A mature CI/CD pipeline automates the build, test, and deployment process. Performance tests should be a standard stage in this pipeline. For example, after a successful build and unit test stage, the pipeline can automatically deploy the application to a staging environment and trigger a load test script.

Here is a conceptual example of a stage in a gitlab-ci.yml or GitHub Actions workflow file:

stages:
  - build
  - test
  - deploy_staging
  - load_test
  - deploy_production

load_test_job:
  stage: load_test
  image: jmeter-docker-image # A custom docker image with JMeter installed
  script:
    - echo "Starting load test on staging environment..."
    - jmeter -n -t tests/performance/Homepage.jmx -l results.jtl -Jtarget_host=staging.myapp.com
    - echo "Analyzing results..."
    # Add a script here to parse results.jtl and fail the pipeline if thresholds are not met
  rules:
    - if: $CI_COMMIT_BRANCH == "main"

This automation ensures that every change pushed to the main branch is automatically vetted for performance against a baseline. According to the DORA State of DevOps report, elite performers who integrate such practices deploy more frequently and have significantly lower change failure rates. Martin Fowler's seminal work on Continuous Integration has long advocated for this automated feedback loop as a core tenet of building quality software efficiently. By embedding these different test types into the daily workflow, teams can move from a reactive to a proactive stance on application performance and resilience.

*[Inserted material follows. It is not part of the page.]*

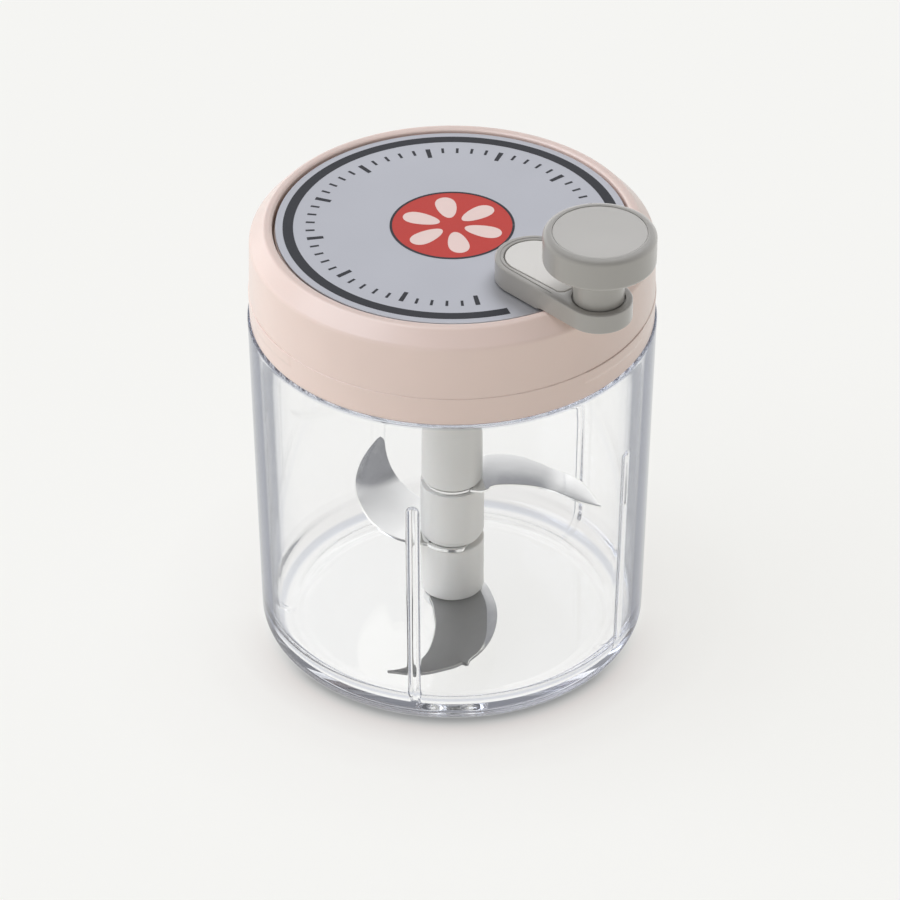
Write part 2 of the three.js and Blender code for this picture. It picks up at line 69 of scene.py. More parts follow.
# ------------------------------------------------------------------ mesh tools
def make(name, verts, faces, body, slot, material, replaces=(), sharp=38, fix=True):
    """A closed piece from points in millimetres and faces, riding on a body."""
    me = bpy.data.meshes.new(name)
    me.from_pydata([(x * MM, y * MM, z * MM) for x, y, z in verts], [], faces)
    bm = bmesh.new()
    bm.from_mesh(me)
    bmesh.ops.remove_doubles(bm, verts=bm.verts, dist=1e-7)
    if fix:
        bmesh.ops.recalc_face_normals(bm, faces=bm.faces)
    bm.to_mesh(me)
    bm.free()
    me.shade_smooth()
    me.set_sharp_from_angle(angle=rad(sharp))
    o = bpy.data.objects.new(name, me)
    scene.collection.objects.link(o)
    me.materials.append(material)
    if replaces:
        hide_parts(*replaces)
    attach(o, body)
    return o


class Shape:
    """Collects points and faces of several shells that belong to one piece."""

    def __init__(self):
        self.v, self.f = [], []

    def add(self, verts, faces):
        n = len(self.v)
        self.v += verts
        self.f += [[i + n for i in f] for f in faces]
        return self

    def turn(self, angle, x=0.0, y=0.0, start=0):
        """Turns the points from index start on about Z, after moving them by x, y."""
        c, s = math.cos(angle), math.sin(angle)
        for i in range(start, len(self.v)):
            px, py, pz = self.v[i]
            px, py = px + x, py + y
            self.v[i] = (px * c - py * s, px * s + py * c, pz)
        return self


def rounded(points, closed=False, step=12.0, support=0.16):
    """A [r, z, radius] profile as points, with an arc at each corner that has a radius, and support points beside the arcs."""
    n = len(points)
    out = []
    for i, p in enumerate(points):
        q = (p[0], p[1])
        rr = p[2] if len(p) > 2 else 0
        if rr <= 0 or (not closed and i in (0, n - 1)):
            out.append([q])
            continue
        a = Vector(points[(i - 1) % n][:2]) - Vector(q)
        b = Vector(points[(i + 1) % n][:2]) - Vector(q)
        la, lb = a.length, b.length
        a.normalize()
        b.normalize()
        ang = math.acos(max(-1, min(1, a.dot(b))))
        if ang > math.pi - 0.02:
            out.append([q])
            continue
        t = min(rr / math.tan(ang / 2), la * 0.49, lb * 0.49)
        r = t * math.tan(ang / 2)
        mid = (a + b).normalized()
        c = Vector(q) + mid * (r / math.sin(ang / 2))
        s = Vector(q) + a * t - c
        e = Vector(q) + b * t - c
        sweep = math.pi - ang
        k = max(2, int(math.ceil(math.degrees(sweep) / step)))
        a0 = math.atan2(s.y, s.x)
        d = math.atan2(e.y, e.x) - a0
        while d > math.pi:
            d -= 2 * math.pi
        while d < -math.pi:
            d += 2 * math.pi
        arc = [(c.x + r * math.cos(a0 + d * j / k), c.y + r * math.sin(a0 + d * j / k)) for j in range(k + 1)]
        out.append(arc)
    flat = [q for arc in out for q in arc]
    ends = len(flat) if closed else len(flat) - 1
    res = []
    for i in range(len(flat)):
        p = Vector(flat[i])
        res.append(tuple(p))
        if i >= ends:
            break
        q = Vector(flat[(i + 1) % len(flat)])
        length = (q - p).length
        if support and length > 4 * support:
            d = (q - p) / length
            res += [tuple(p + d * support), tuple(q - d * support)]
    return res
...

The distinction between performance vs. load vs. stress testing is not mere semantics; it's a strategic imperative. While all fall under the performance testing umbrella, they serve unique and complementary purposes. Load testing validates your system's capacity for expected success, stress testing prepares it for unexpected failure, and a comprehensive performance strategy ensures a consistently high-quality user experience. By understanding these differences and integrating them into a continuous, automated testing culture, you transform your quality assurance from a final checkbox into a powerful engine for building fast, scalable, and truly resilient digital products.